If my phone rings and I see it’s Mum & Dad, my first thought is ALWAYS, “oh, shit, someone has died” {Hilarious Aside – I had typed the “d” of that last “died” when the phone rang and it was my dad’s mobile… which he never calls from…. So, which… well, you can guess…. I think my heart rate is just about back to normal}

 

If my parents or my mother in law don’t answer the phone when I (or The Husband) call, I can’t stop envisaging accidents until they return said call.

 

If The Husband doesn’t respond to a text message within a few hours I start checking news sites. I don’t go into constant phoning mode, because I know that this thought pattern I’m spiralling into is irrational…. So I then just go into constant “refreshing News sites” mode. Totally rational. Obviously.

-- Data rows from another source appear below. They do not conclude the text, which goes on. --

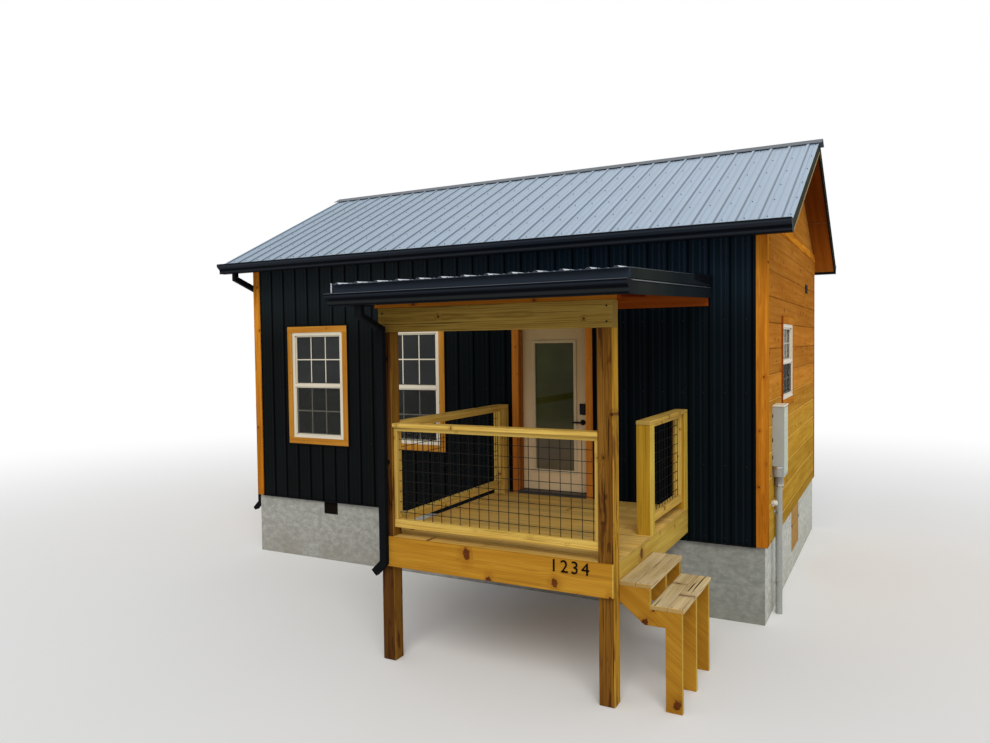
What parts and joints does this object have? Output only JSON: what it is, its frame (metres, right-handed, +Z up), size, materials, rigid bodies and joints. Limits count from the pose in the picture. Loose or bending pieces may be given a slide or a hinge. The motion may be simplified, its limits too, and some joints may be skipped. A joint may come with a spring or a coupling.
{
  "type": "tiny house",
  "caption": "Small gable-roofed house on a block foundation, with a porch, mesh railing, steps and a door that opens.",
  "frame": {"origin": "middle of the front foundation wall, on the underside of the foundation", "axes": "+X along the front to the right as seen from the porch side, +Y to the back, +Z up"},
  "size_m": [8.039, 8.3456, 5.7206],
  "materials": {
    "parged_block": "light grey parging over concrete block",
    "black_vent": "black",
    "hatch_boards": "honey stain",
    "framing": "bare softwood and board",
    "wall_lining": "sheathing outside, pale lining inside",
    "charcoal_siding": "satin black paint",
    "stained_boards": "orange cedar stain",
    "stained_trim": "orange cedar stain",
    "white_vinyl": "white vinyl",
    "window_glass": "clear insulating glass",
    "cream_paint": "satin cream paint",
    "dark_sill": "dark anodised",
    "black_hardware": "satin black",
    "roof_metal": "charcoal, semi-gloss",
    "black_trim": "black, semi-gloss",
    "grey_box": "grey enamel",
    "treated_pine": "honey treated pine",
    "deck_wood": "weathered treated pine",
    "mesh_wire": "black coated wire"
  },
  "bodies": {
    "house": {"foundation_long_walls": "parged_block", "foundation_end_walls": "parged_block", "vents": "black_vent", "crawl_hatch": "hatch_boards", "floor_platform": "framing", "front_wall_left": "wall_lining", "front_wall_right": "wall_lining", "front_wall_over_door": "wall_lining", "back_wall": "wall_lining", "left_wall": "wall_lining", "right_wall": "wall_lining", "metal_siding": "charcoal_siding", "board_siding": "stained_boards", "trim_boards": "stained_trim", "window_frames": "white_vinyl", "window_glass": "window_glass", "casings": "stained_trim", "door_frame": "stained_trim", "door_threshold": "dark_sill", "roof_frame_front": "framing", "roof_frame_back": "framing", "roof_metal": "roof_metal", "ridge_cap": "roof_metal", "roof_edge_trim": "black_trim", "gutters": "black_trim", "downspouts": "black_trim", "electric_meter": "grey_box", "porch_posts": "treated_pine", "porch_beam": "treated_pine", "porch_roof_frame": "stained_trim", "porch_roof_metal": "roof_metal", "porch_roof_trim": "black_trim", "deck_frame": "treated_pine", "deck_boards": "deck_wood", "front_rail": "treated_pine", "left_rail": "treated_pine", "right_rail": "treated_pine", "front_rail_mesh": "mesh_wire", "left_rail_mesh": "mesh_wire", "right_rail_mesh": "mesh_wire", "step_stringers": "treated_pine", "step_treads": "deck_wood"},
    "door": {"entry_door": "cream_paint", "door_glass": "window_glass", "door_hardware": "black_hardware"}
  },
  "joints": [
    {"name": "door_hinge", "type": "hinge", "parent": "house", "child": "door", "pos_m": [0.7485, 0.0085, 1.272], "axis": [0, 0, 1], "range_deg": [0, 110]}
  ]
}
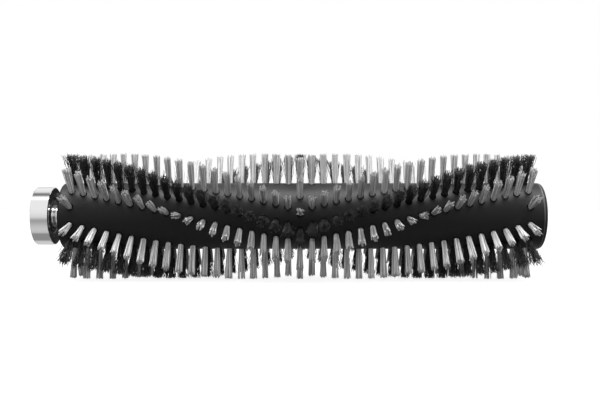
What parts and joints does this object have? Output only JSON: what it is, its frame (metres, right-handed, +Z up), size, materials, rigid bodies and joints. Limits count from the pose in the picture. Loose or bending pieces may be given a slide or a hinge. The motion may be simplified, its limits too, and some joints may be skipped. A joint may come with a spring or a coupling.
{
  "type": "floor scrubber brush roller",
  "caption": "Cylindrical brush roller for an upright floor scrubber: black core, chevron rows of grey and black nylon tufts, chrome idler bearing cup, hex drive socket.",
  "frame": {"origin": "middle of the bearing cup, on the roller's axis", "axes": "+X along the roller's axis from the bearing cup to the drive end, +Z up, -Y the front"},
  "size_m": [0.3442, 0.0858, 0.0858],
  "materials": {
    "core_plastic": "matte moulded",
    "black_plastic": "moulded nylon",
    "housing_plastic": "gloss moulded",
    "seal_rubber": "satin rubber",
    "chrome": "polished plate",
    "turned_steel": "bright turned",
    "bearing_steel": "ground",
    "shaft_steel": "turned",
    "spring_steel": "phosphated",
    "anchor_wire": "drawn flat wire",
    "cage_plastic": "moulded nylon",
    "grey_nylon": "translucent filament",
    "black_nylon": "crimped filament"
  },
  "bodies": {
    "bearing_holder": {"bearing_cup": "chrome", "bearing_housing": "housing_plastic", "dust_ring": "seal_rubber", "outer_race": "bearing_steel", "bearing_seals": "seal_rubber"},
    "ball_set": {"bearing_balls": "bearing_steel", "ball_cage": "cage_plastic"},
    "roller": {"inner_race": "bearing_steel", "retaining_ring": "spring_steel", "stub_shaft": "shaft_steel", "spacer_collar": "turned_steel", "idler_plug": "black_plastic", "cross_pin": "shaft_steel", "core_tube": "core_plastic", "drive_insert": "black_plastic", "grey_row_1": "grey_nylon", "grey_row_2": "grey_nylon", "grey_row_3": "grey_nylon", "grey_row_4": "grey_nylon", "grey_row_5": "grey_nylon", "grey_row_6": "grey_nylon", "black_row_1": "black_nylon", "black_row_2": "black_nylon", "black_row_3": "black_nylon", "fill_tufts": "grey_nylon", "tuft_anchors": "anchor_wire"}
  },
  "joints": [
    {"name": "roller_spin", "type": "hinge", "parent": "bearing_holder", "child": "roller", "pos_m": [0, 0, 0], "axis": [1, 0, 0], "continuous": true},
    {"name": "ball_orbit", "type": "hinge", "parent": "bearing_holder", "child": "ball_set", "pos_m": [0, 0, 0], "axis": [1, 0, 0], "continuous": true}
  ],
  "couplings": [
    {"joint": "ball_orbit", "follows": "roller_spin", "ratio": 0.3861}
  ]
}
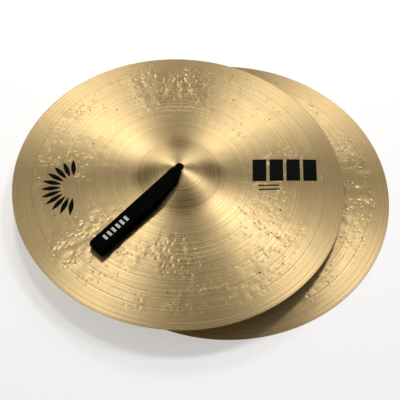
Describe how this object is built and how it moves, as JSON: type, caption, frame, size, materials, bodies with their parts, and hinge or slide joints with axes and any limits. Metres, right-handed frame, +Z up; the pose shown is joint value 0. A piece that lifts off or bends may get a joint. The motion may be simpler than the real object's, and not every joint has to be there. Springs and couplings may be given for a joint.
{
  "type": "hand cymbals",
  "caption": "Pair of orchestral hand cymbals, one lying offset on the other, each with a leather hand strap looped over its bell and laced through its hole.",
  "frame": {"origin": "bottom centre of the bounding box of the pair as it lies", "axes": "+Z up from the surface that the lower cymbal's rim rests on; +X from the upper cymbal towards the uncovered side of the lower one, which is the pair's long direction; +Y away from the free end of the upper strap"},
  "size_m": [0.5512, 0.488, 0.0845],
  "materials": {
    "bronze": "lathed and hammered bronze, brushed in rings",
    "leather": "black strap leather, fine grain, slightly waxed"
  },
  "bodies": {
    "lower_cymbal": {"lower_cymbal": "bronze"},
    "lower_knot": {"lower_lace_1": "leather", "lower_lace_2": "leather", "lower_lace_3": "leather", "lower_lace_4": "leather"},
    "lower_strap": {"lower_strap_handle": "leather"},
    "upper_cymbal": {"upper_cymbal": "bronze"},
    "upper_knot": {"upper_lace_1": "leather", "upper_lace_2": "leather", "upper_lace_3": "leather", "upper_lace_4": "leather"},
    "upper_strap": {"upper_strap_handle": "leather"}
  },
  "joints": [
    {"name": "upper_lift", "type": "slide", "parent": "lower_cymbal", "child": "upper_cymbal", "axis": [0, 0, 1], "range_m": [0, 0.4]},
    {"name": "upper_strap_swivel", "type": "hinge", "parent": "upper_cymbal", "child": "upper_knot", "pos_m": [-0.03314, -0.00139, 0.07888], "axis": [0.0262, 0.0284, 0.9993], "continuous": true},
    {"name": "upper_strap_raise", "type": "hinge", "parent": "upper_knot", "child": "upper_strap", "pos_m": [-0.03306, -0.00131, 0.08183], "axis": [-0.7157, 0.6984, -0.0011], "range_deg": [0, 170]},
    {"name": "lower_strap_swivel", "type": "hinge", "parent": "lower_cymbal", "child": "lower_knot", "pos_m": [0.03431, 0.00265, 0.0477], "axis": [0, 0, 1], "range_deg": [-10, 10]},
    {"name": "lower_strap_raise", "type": "hinge", "parent": "lower_knot", "child": "lower_strap", "pos_m": [0.03431, 0.00265, 0.05065], "axis": [-0.342, 0.9397, 0], "range_deg": [0, 85]}
  ],
  "couplings": [
    {"joint": "lower_strap_raise", "follows": "upper_lift", "rad_per_m": 3.7}
  ]
}
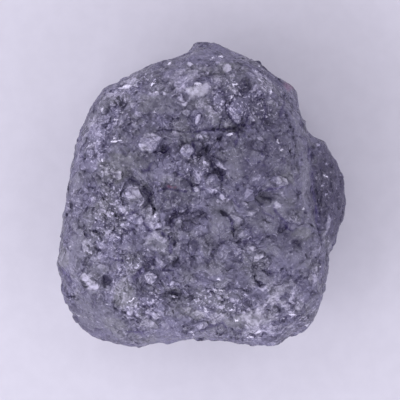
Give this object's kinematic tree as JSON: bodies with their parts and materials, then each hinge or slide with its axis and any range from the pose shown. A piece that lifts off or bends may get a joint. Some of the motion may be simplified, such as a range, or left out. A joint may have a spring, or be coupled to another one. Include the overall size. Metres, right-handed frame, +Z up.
{
  "type": "rough diamond",
  "caption": "Rough polycrystalline diamond: a blocky grey stone with a grainy crystal crust and a lower side shelf, resting flat on a cleavage face, for mineral displays.",
  "frame": {"origin": "centre of the bounding box in plan, on the flat cleavage face that the stone rests on", "axes": "+Z up from the resting face, +Y towards the pointed end of the widest outline (the longest extent), +X towards the lower side shelf"},
  "size_m": [0.0102, 0.0108, 0.007],
  "materials": {
    "diamond_crust": "rough polycrystalline, violet-grey with small glints"
  },
  "bodies": {
    "root": {"rough_diamond": "diamond_crust"}
  },
  "joints": []
}
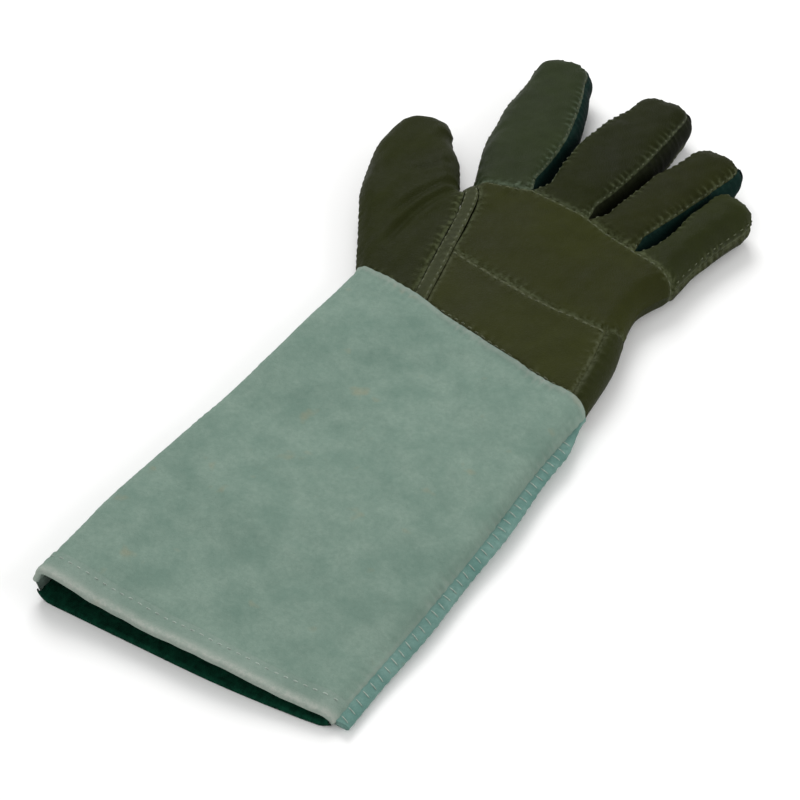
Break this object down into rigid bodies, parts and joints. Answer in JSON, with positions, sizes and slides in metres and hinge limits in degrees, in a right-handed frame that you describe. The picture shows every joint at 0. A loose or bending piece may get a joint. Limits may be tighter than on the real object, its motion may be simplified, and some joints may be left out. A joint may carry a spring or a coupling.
{
  "type": "beekeeping glove",
  "caption": "Left-hand beekeeping gauntlet: an olive leather hand with jointed fingers and thumb, sewn to a long pale suede cuff with a bound side seam and an open mouth.",
  "frame": {"origin": "on the flat back of the hand where the glove rests, under the middle of the palm", "axes": "+Y from the cuff to the fingertips, -X on the thumb side, +Z out of the palm"},
  "size_m": [0.2081, 0.4658, 0.0245],
  "materials": {
    "palm_leather": "supple dark olive grain leather, satin",
    "back_leather": "supple dark olive grain leather, satin",
    "index_leather": "slightly greyer olive grain leather, satin",
    "gusset_leather": "dark teal green leather, matt",
    "welt_leather": "olive leather, edges worn pale",
    "suede": "pale grey-green suede with a soft mottled nap",
    "binding": "pale teal suede, puckered by its stitches",
    "lining": "dark green brushed cotton",
    "thread": "thick pale olive sewing thread, matt"
  },
  "bodies": {
    "hand": {"thumb_ball_panel": "palm_leather", "thumb_welt": "welt_leather", "palm_panel": "palm_leather", "wrist_band_panel": "palm_leather", "side_strip": "palm_leather", "hand_back": "back_leather", "thumb_seam_stitching": "thread", "wrist_seam_stitching": "thread", "finger_seam_stitching": "thread"},
    "gauntlet": {"cuff_top_panel": "suede", "cuff_bottom_panel": "suede", "cuff_lining_top": "lining", "cuff_lining_bottom": "lining", "mouth_hem_top": "suede", "mouth_hem_bottom": "suede", "side_binding": "binding", "mouth_stitching": "thread", "side_stitching": "thread"},
    "index_base": {"index_front_base": "index_leather", "index_back_base": "back_leather", "index_fourchette_middle_side_base": "gusset_leather"},
    "index_tip": {"index_front_tip": "index_leather", "index_back_tip": "back_leather", "index_fourchette_middle_side_tip": "gusset_leather"},
    "middle_base": {"middle_front_base": "palm_leather", "middle_back_base": "back_leather", "middle_fourchette_index_side_base": "gusset_leather", "middle_fourchette_ring_side_base": "gusset_leather"},
    "middle_tip": {"middle_front_tip": "palm_leather", "middle_back_tip": "back_leather", "middle_fourchette_index_side_tip": "gusset_leather", "middle_fourchette_ring_side_tip": "gusset_leather"},
    "ring_base": {"ring_front_base": "palm_leather", "ring_back_base": "back_leather", "ring_fourchette_middle_side_base": "gusset_leather", "ring_fourchette_little_side_base": "gusset_leather"},
    "ring_tip": {"ring_front_tip": "palm_leather", "ring_back_tip": "back_leather", "ring_fourchette_middle_side_tip": "gusset_leather", "ring_fourchette_little_side_tip": "gusset_leather"},
    "little_base": {"little_front_base": "palm_leather", "little_back_base": "back_leather", "little_fourchette_ring_side_base": "gusset_leather"},
    "little_tip": {"little_front_tip": "palm_leather", "little_back_tip": "back_leather", "little_fourchette_ring_side_tip": "gusset_leather"},
    "thumb_base": {"thumb_front_base": "palm_leather", "thumb_back_base": "back_leather"},
    "thumb_tip": {"thumb_front_tip": "palm_leather", "thumb_back_tip": "back_leather"}
  },
  "joints": [
    {"name": "index_knuckle", "type": "hinge", "parent": "hand", "child": "index_base", "pos_m": [-0.04743, 0.0569, 0.024], "axis": [0.9763, 0.2164, 0], "range_deg": [-15, 65]},
    {"name": "index_middle_fold", "type": "hinge", "parent": "index_base", "child": "index_tip", "pos_m": [-0.0589, 0.10864, 0.024], "axis": [0.9763, 0.2164, 0], "range_deg": [0, 60]},
    {"name": "middle_knuckle", "type": "hinge", "parent": "hand", "child": "middle_base", "pos_m": [-0.01085, 0.05696, 0.024], "axis": [0.999, -0.0436, 0], "range_deg": [-15, 65]},
    {"name": "middle_middle_fold", "type": "hinge", "parent": "middle_base", "child": "middle_tip", "pos_m": [-0.00854, 0.10991, 0.024], "axis": [0.999, -0.0436, 0], "range_deg": [0, 60]},
    {"name": "ring_knuckle", "type": "hinge", "parent": "hand", "child": "ring_base", "pos_m": [0.02362, 0.04948, 0.024], "axis": [0.9848, -0.1736, 0], "range_deg": [-15, 65]},
    {"name": "ring_middle_fold", "type": "hinge", "parent": "ring_base", "child": "ring_tip", "pos_m": [0.03178, 0.09576, 0.024], "axis": [0.9848, -0.1736, 0], "range_deg": [0, 60]},
    {"name": "little_knuckle", "type": "hinge", "parent": "hand", "child": "little_base", "pos_m": [0.05399, 0.03918, 0.024], "axis": [0.9863, -0.165, 0], "range_deg": [-15, 65]},
    {"name": "little_middle_fold", "type": "hinge", "parent": "little_base", "child": "little_tip", "pos_m": [0.06026, 0.07666, 0.024], "axis": [0.9863, -0.165, 0], "range_deg": [0, 60]},
    {"name": "thumb_fold", "type": "hinge", "parent": "hand", "child": "thumb_base", "pos_m": [-0.08589, 0.02416, 0.024], "axis": [0.682, 0.7314, 0], "range_deg": [-10, 60]},
    {"name": "thumb_tip_fold", "type": "hinge", "parent": "thumb_base", "child": "thumb_tip", "pos_m": [-0.1011, 0.05679, 0.024], "axis": [0.9063, 0.4226, 0], "range_deg": [0, 55]},
    {"name": "wrist_fold", "type": "hinge", "parent": "hand", "child": "gauntlet", "pos_m": [-0.0025, -0.05, 0.024], "axis": [-0.9848, 0.1736, 0], "range_deg": [-45, 60]}
  ]
}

Fortunately for my blood pressure, I don’t text that much, unless there’s a specific question that needs answering.

 

This list goes on and on and on….

And then this…. As a result of the examples above… and this is NOT an exaggeration (I wish it were)… Every time I say goodbye to somebody that I love there is a voice in my head that tells me “This might be the last time you ever see them.” And it’s not whispering. It’s not always shouting. But it’s been doing it’s vocal workouts – that voice is well-projected and full bodied.

 

“HOW IS THIS ‘IN DEFENCE’, YOU LUNATIC?!?!!? You sound like one of those people in a relationship with an asshole who just keeps making excuses for them!”

 

I’ll tell you why – it is exhausting. Yes. (Also quite a good source of comedy because, to be fair, it is ridiculous). But because of that constant reminder that life is fragile, and with everything happening in the world right now… shit stuff happened to good people all the time… I can honestly say that I never take anyone in my life for granted. And that, I don’t think is a bad thing. And would I be as grateful as I am for all the moments with all those people if I wasn’t constantly thinking that last night may be the last night I ever spend on the sofa with The Husband, or that the phone call from my dad’s mobile mid-blog might be the last time I ever hear his voice, or that ANY number of those little everyday interactions that seem meaningless, but that make up ‘Life’ may in some way turn into one of the most meaningful events in my life? I mean… maybe. But maybe not.

 

So please…. Particularly, if you are someone who knows me, and cares about me, or maybe doesn’t particularly care about me, but has fun with me… Please don’t look at me with sad eyes and think that I’m brave.

Just remind yourself, that if it wasn’t for my Anxiety, I may well be a right c*nt.

And if you already think I am…. Well just IMAGINE how much worse I could be.